Request
From the entries that follow, pick out all lines holding "finishes".

Supplied material

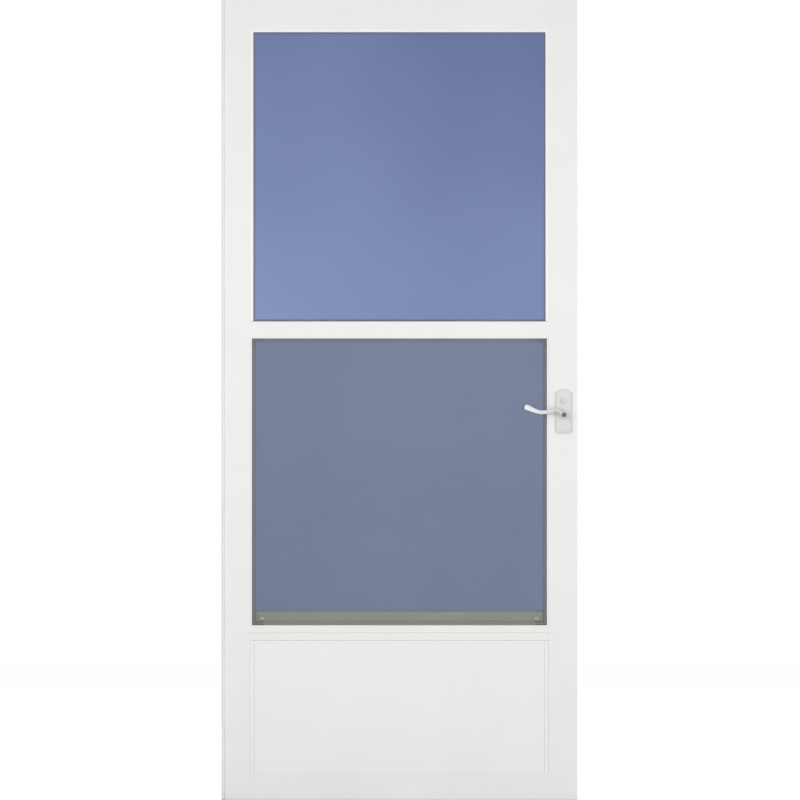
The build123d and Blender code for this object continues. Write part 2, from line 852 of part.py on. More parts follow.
with BuildPart() as outer_lever:
    with BuildSketch(Plane.XZ.offset(-arm_back)):
        with BuildLine():
            Spline(*[beside_hub(offset) for offset in wave_outline], periodic=True)
        make_face()
    extrude(amount=arm_depth)
    chamfer(outer_lever.faces().sort_by(Axis.Y)[0].edges(), arm_bevel)
    bar_on_y(handle_x, hub_front, hub_back, handle_z, hub_radius)
    chamfer(outer_lever.faces().sort_by(Axis.Y)[0].edges(), hub_bevel)
    bar_on_y(handle_x, hub_back, leaf_front - neck_end, handle_z, neck_radius)
outer_lever.part.label = "outer_lever"
export_step(outer_lever.part, "parts/outer_lever.step")

with BuildPart() as inner_lever:
    add(outer_lever.part.mirror(Plane.XZ.offset(-mid_y)))
inner_lever.part.label = "inner_lever"
export_step(inner_lever.part, "parts/inner_lever.step")

# Square spindle between the two necks
with BuildPart() as spindle:
    block(
        handle_x - spindle_side / 2,
        handle_x + spindle_side / 2,
        leaf_front - neck_end,
        leaf_back + neck_end,
        handle_z - spindle_side / 2,
        handle_z + spindle_side / 2,
    )
spindle.part.label = "spindle"
export_step(spindle.part, "parts/spindle.step")
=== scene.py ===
"""Looks of the storm door: finishes, woven screen, lever set, beads, screws, light and camera.

Everything is in the shared frame, in metres: X across the doorway from the hinge side, Y from
outside to inside, Z up from the sill.
"""

from __future__ import annotations

import json
import logging
import math
from dataclasses import dataclass, field
from enum import Enum

import bpy
import numpy as np
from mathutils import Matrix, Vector


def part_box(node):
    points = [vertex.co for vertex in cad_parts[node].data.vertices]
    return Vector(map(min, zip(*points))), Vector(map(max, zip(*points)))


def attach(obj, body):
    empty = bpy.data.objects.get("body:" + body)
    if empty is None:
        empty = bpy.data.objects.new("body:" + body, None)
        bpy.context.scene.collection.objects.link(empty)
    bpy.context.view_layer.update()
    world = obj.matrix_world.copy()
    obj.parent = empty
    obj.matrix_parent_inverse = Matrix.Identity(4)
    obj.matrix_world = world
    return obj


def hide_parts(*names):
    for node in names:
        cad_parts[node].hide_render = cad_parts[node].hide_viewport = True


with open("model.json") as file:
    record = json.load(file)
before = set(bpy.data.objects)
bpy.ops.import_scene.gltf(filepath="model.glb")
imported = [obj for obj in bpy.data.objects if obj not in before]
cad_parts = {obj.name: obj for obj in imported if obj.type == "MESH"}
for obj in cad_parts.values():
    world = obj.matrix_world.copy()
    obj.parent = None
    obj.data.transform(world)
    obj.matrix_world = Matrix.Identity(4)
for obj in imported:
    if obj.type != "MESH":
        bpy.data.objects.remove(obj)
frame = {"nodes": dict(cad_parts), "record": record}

LOG = logging.getLogger("storm_door")
Colour = tuple[float, float, float]
MM = 0.001

# Most values of a noise texture lie between these two.
NOISE_SPAN = (0.3, 0.7)

# Edges of turned pieces under this angle, in degrees, are shaded smooth.
TURNED_SMOOTH = 35.0


class Slot(str, Enum):
    """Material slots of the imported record."""

    RAIL = "rail_white"
    LEAF = "leaf_white"
    PANEL = "panel_white"
    BEAD = "bead_white"
    SASH = "sash_white"
    SEAL = "seal_vinyl"
    VINYL = "dark_vinyl"
    GLASS = "clear_glass"
    SCREEN_FRAME = "screen_frame_grey"
    SCREEN = "screen_cloth"
    STEEL = "bright_steel"
    HANDLE = "handle_white"


class Body(str, Enum):
    """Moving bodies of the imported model."""

    FRAME = "frame"
    LEAF = "leaf"
    LEVER = "lever"


class Facing(Enum):
    """Directions that a round piece can face, as (axis index, sign)."""

    OUTSIDE = (1, -1.0)
    INSIDE = (1, 1.0)
    LATCH_SIDE = (0, 1.0)
    HINGE_SIDE = (0, -1.0)
    DOWN = (2, -1.0)


# Node building


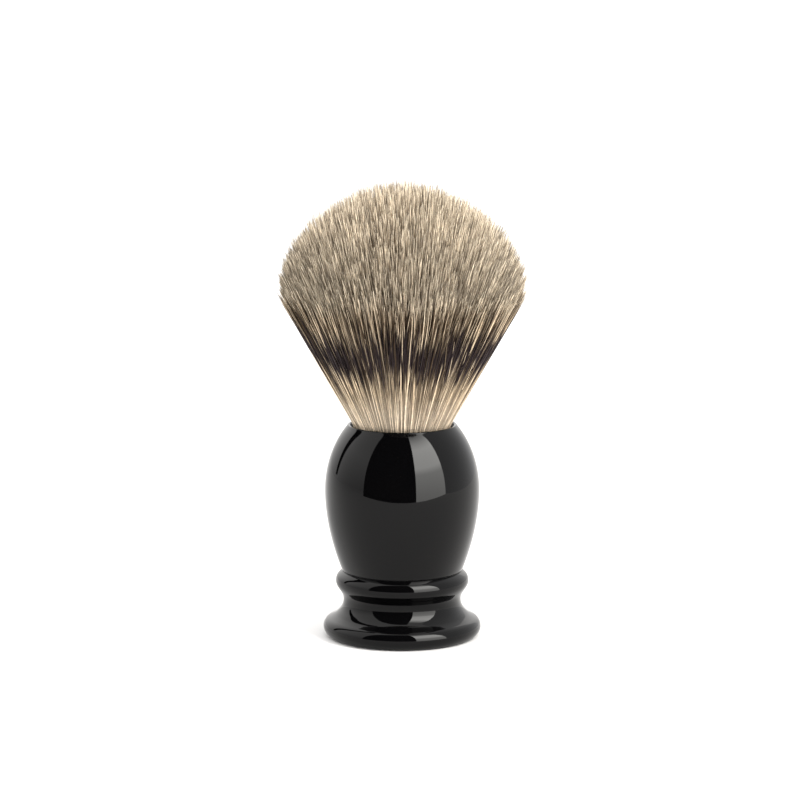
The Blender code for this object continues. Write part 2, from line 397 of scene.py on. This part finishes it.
def hair_material():
    """Banded badger hair. Each column of the strand map is one kind of strand, root to tip."""
    material, graph, shader = new_material("badger_hair")
    across, along, _ = graph.parts(graph.add("ShaderNodeUVMap", uv_map=STRAND_MAP).outputs["UV"])
    column = graph.maths("FLOOR", graph.maths("MULTIPLY", across, KINDS))
    _, colour_dice = graph.dice(column)
    stop_trait, _, strength_trait = graph.parts(colour_dice, "ShaderNodeSeparateColor")
    start_trait, _ = graph.dice(graph.maths("ADD", column, SECOND_DICE))

    # The light colours along a strand, toned by its kind: partly its own colour, partly painted shade in
    # the dark kinds and painted highlight in the brightest. The kinds differ most in the shaft.
    light = graph.ramp(along, HAIR_COLOURS)
    kind_tone_and_painted_light = graph.ramp(graph.maths("DIVIDE", column, KINDS), KIND_TONES_AND_PAINTED_LIGHT)
    tone = graph.mix(graph.ramp(along, greys(KIND_CONTRAST)), MIDDLE_TONE, kind_tone_and_painted_light)
    tinted = graph.mix(1.0, light, tone, "MULTIPLY")

    # The dark band starts and stops at a different place in each column.
    start = graph.remap(start_trait, (0, 1), BAND_START)
    stop = graph.remap(stop_trait, (0, 1), BAND_STOP)
    risen = graph.remap(graph.maths("SUBTRACT", along, start), BAND_FADE_IN, (0, 1))
    fallen = graph.remap(graph.maths("SUBTRACT", along, stop), BAND_FADE_OUT, (1, 0))
    strength = graph.remap(strength_trait, WEAK_BAND_TRAIT, BAND_STRENGTH)
    band = graph.maths("MULTIPLY", graph.maths("MULTIPLY", risen, fallen), strength)
    banded = graph.mix(band, tinted, BAND_DARK)

    # A grain along each strand, different in each column.
    grain_place = graph.add("ShaderNodeCombineXYZ")
    graph.feed(grain_place.inputs[0], graph.maths("MULTIPLY", column, GRAIN_ACROSS))
    graph.feed(grain_place.inputs[1], graph.maths("MULTIPLY", along, GRAIN_ALONG))
    grain = graph.noise(scale=1, detail=2, vector=grain_place.outputs[0])
    graininess = graph.remap(grain, NOISE_RANGE, GRAIN_TONES)
    graph.feed(shader.inputs["Base Color"], graph.mix(1.0, banded, graininess, "MULTIPLY"))
    shader.inputs["Roughness"].default_value = HAIR_ROUGHNESS
    shader.inputs["Specular IOR Level"].default_value = HAIR_SPECULAR
    return material


def speckled_material(name, low, high, scale, roughness, relief):
    """A moulded, cast or waxed surface: two tones, a range of roughness and a relief, by one noise."""
    material, graph, shader = new_material(name)
    pattern = graph.noise(scale=scale, detail=4, roughness=0.6)
    graph.feed(shader.inputs["Base Color"], graph.mix(pattern, low, high))
    graph.feed(shader.inputs["Roughness"], graph.remap(pattern, NOISE_RANGE, roughness))
    graph.bump(shader, pattern, relief)
    return material


def glow_material(name, strength, colour=(1, 1, 1)):
    """A surface that only gives off light, with its nodes and its glow for further changes."""
    material = bpy.data.materials.new(name)
    graph = Graph(material)
    graph.nodes.clear()
    glow = graph.add("ShaderNodeEmission")
    graph.feed(glow.inputs["Color"], colour)
    graph.feed(glow.inputs["Strength"], strength)
    graph.feed(graph.add("ShaderNodeOutputMaterial").inputs["Surface"], glow.outputs[0])
    return material, graph, glow


def lit_wall_material():
    """Grey and dim near the floor, bright above a soft edge, and dim again towards the ceiling."""
    material, graph, glow = glow_material("lit_wall", WALL_BRIGHT, WALL_TINT)
    x, y, z = graph.parts(graph.add("ShaderNodeTexCoord").outputs["Object"])
    squares = [graph.maths("MULTIPLY", axis, axis) for axis in (x, y)]
    away = graph.maths("SQRT", graph.maths("ADD", *squares))
    rise = graph.maths("DIVIDE", graph.maths("SUBTRACT", z, HANDLE_MIDDLE), away)
    shade = graph.ramp(graph.remap(rise, WALL_RISE, (0, 1)), greys(WALL_SHADES))
    graph.feed(glow.inputs["Strength"], graph.maths("MULTIPLY", shade, WALL_BRIGHT))
    return material


# ---------------------------------------------------------------- the stage

def add_object(name, data):
    thing = bpy.data.objects.new(name, data)
    bpy.context.scene.collection.objects.link(thing)
    return thing


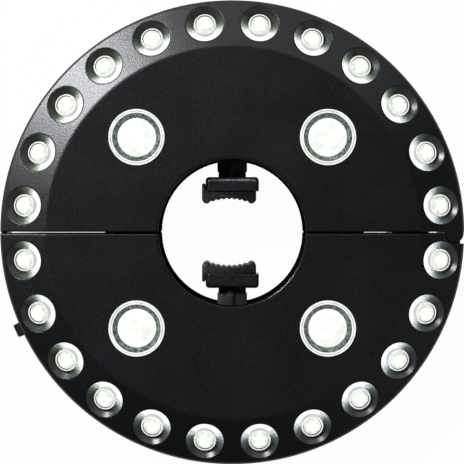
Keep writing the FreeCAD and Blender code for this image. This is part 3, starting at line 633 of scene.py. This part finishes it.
SPOT_LINE = LitPlastic(
    "spot_flange_line", (0.3, 0.28, 0.29), (0.7, 0.69, 0.68), (0.05, 0.05, 0.05), ripple=0.007,
)
SPOT_CONE = MottledMirror("spot_cone_mottled")
BOARD = CircuitBoard("circuit_board_green")
JACKET = CellJacket("cell_jacket")


# Mesh making ------------------------------


Ring = list[bmesh.types.BMVert]
Edges = list[bmesh.types.BMEdge]


@dataclass(frozen=True)
class Turn:
    """One point of a section that is turned about an axis, in millimetres."""

    radius: float
    height: float
    finish: Finish


@dataclass
class Form:
    """A mesh being built, in millimetres, for one piece."""

    name: str
    finishes: tuple[Finish, ...]
    mesh: bmesh.types.BMesh = field(default_factory=bmesh.new)

    def lathe(self, section: Sequence[Turn], place: Matrix, segments: int = 64) -> None:
        """Turns a section about the Z axis and sets it in place.

        Args:
            section: points from one end to the other, each with the finish of the strip after it; ends that
                aren't on the axis are joined to each other.
            place: matrix from the section's own frame to the ring's, in millimetres.
            segments: steps in one turn.
        """
        rings = [self._ring(turn, place, segments) for turn in section]
        pairs = list(zip(rings, rings[1:], section))
        if section[0].radius > 0.0:
            pairs.append((rings[-1], rings[0], section[-1]))
        for first, second, turn in pairs:
            for face in self.join(first, second):
                face.material_index = self.finishes.index(turn.finish)

    def join(self, first: Ring, second: Ring) -> list[bmesh.types.BMFace]:
        """Joins two rings of corners, either of which may be a single corner.

        Args:
            first: corners of one ring.
            second: corners of the other.

        Returns:
            The faces between them.
        """
        count = max(len(first), len(second))
        faces = []
        for i in range(count):
            j = (i + 1) % count
            corners = (
                first[i % len(first)], first[j % len(first)],
                second[j % len(second)], second[i % len(second)],
            )
            faces.append(self.mesh.faces.new(list(dict.fromkeys(corners))))
        return faces

    def _ring(self, turn: Turn, place: Matrix, segments: int) -> Ring:
        """Corners of one turned point in order; a point on the axis has one corner."""
        count = segments if turn.radius > 0.0 else 1
        spots = (polar(turn.radius, 360.0 * i / count) for i in range(count))
        return [self.mesh.verts.new(place @ Vector((x, y, turn.height))) for x, y in spots]

    def prism(self, outline: Sequence[Point], low: float, high: float) -> Edges:
        """Upright block over an outline in the XY plane; gives the edges round its foot and top."""
        return self.stack([(outline, low), (outline, high)])

    def stack(self, levels: Sequence[tuple[Sequence[Point], float]]) -> Edges:
        """Upright block through outlines of the same count.

        Args:
            levels: each outline in the XY plane with its height, from the foot up.

        Returns:
            The edges round its foot and top.
        """
        rings = [[self.mesh.verts.new((x, y, height)) for x, y in outline] for outline, height in levels]
        ends = [self.mesh.faces.new(rings[0][::-1]), self.mesh.faces.new(rings[-1])]
        for low, high in zip(rings, rings[1:]):
            self.join(low, high)
        return [edge for face in ends for edge in face.edges]

    def soften(self, edges: Edges, width: float) -> None:
        """Rounds edges by a width, in two facets."""
        bmesh.ops.bevel(
            self.mesh, geom=edges, offset=width, segments=2, profile=0.5, affect="EDGES", clamp_overlap=True,
        )

    def piece(self, crease: float = 40.0) -> bpy.types.Object:
        """Ends the mesh and makes its object.

        Args:
            crease: angle in degrees above which an edge stays sharp.

        Returns:
            The object, in metres, at the origin.
        """
        bmesh.ops.recalc_face_normals(self.mesh, faces=self.mesh.faces)
        bmesh.ops.scale(self.mesh, vec=(MM, MM, MM), verts=self.mesh.verts)
        for edge in self.mesh.edges:
            sharp = len(edge.link_faces) == 2 and edge.calc_face_angle(0.0) > math.radians(crease)
            edge.smooth = not sharp
        for face in self.mesh.faces:
            face.smooth = True
        data = bpy.data.meshes.new(self.name)
        self.mesh.to_mesh(data)
        self.mesh.free()
        for finish in self.finishes:
            data.materials.append(finish.material())
        return linked(self.name, data)


def linked(name: str, data: Any) -> bpy.types.Object:
    """Adds a new object to the scene.

    Args:
        name: its name.
        data: its mesh, light or camera.

    Returns:
        The object.
    """
    obj = bpy.data.objects.new(name, data)
    bpy.context.scene.collection.objects.link(obj)
    return obj


def polar(radius: float, degrees: float) -> Point:
    """X and Y of a place given by its radius and angle."""
    return radius * math.cos(math.radians(degrees)), radius * math.sin(math.radians(degrees))


def dress(frame: dict[str, Any], finishes: dict[str, Finish]) -> list[str]:
    """Gives every material slot of some CAD nodes their finish.

    Args:
        frame: the loaded frame.
        finishes: each node's finish by the node's name.

    Returns:
        The names of the nodes.
    """
    for node, finish in finishes.items():
        obj = frame["nodes"][node]
        if not obj.material_slots:
            obj.data.materials.append(finish.material())
        for slot in obj.material_slots:
            slot.material = finish.material()
    return list(finishes)


# Sub-assemblies ------------------------------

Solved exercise
"""Looks of the storm door: finishes, woven screen, lever set, beads, screws, light and camera.
The Blender code for this object continues. Write part 2, from line 397 of scene.py on. This part finishes it.
Keep writing the FreeCAD and Blender code for this image. This is part 3, starting at line 633 of scene.py. This part finishes it.
    finishes: tuple[Finish, ...]
                face.material_index = self.finishes.index(turn.finish)
        for finish in self.finishes:
def dress(frame: dict[str, Any], finishes: dict[str, Finish]) -> list[str]:
        finishes: each node's finish by the node's name.
    for node, finish in finishes.items():
    return list(finishes)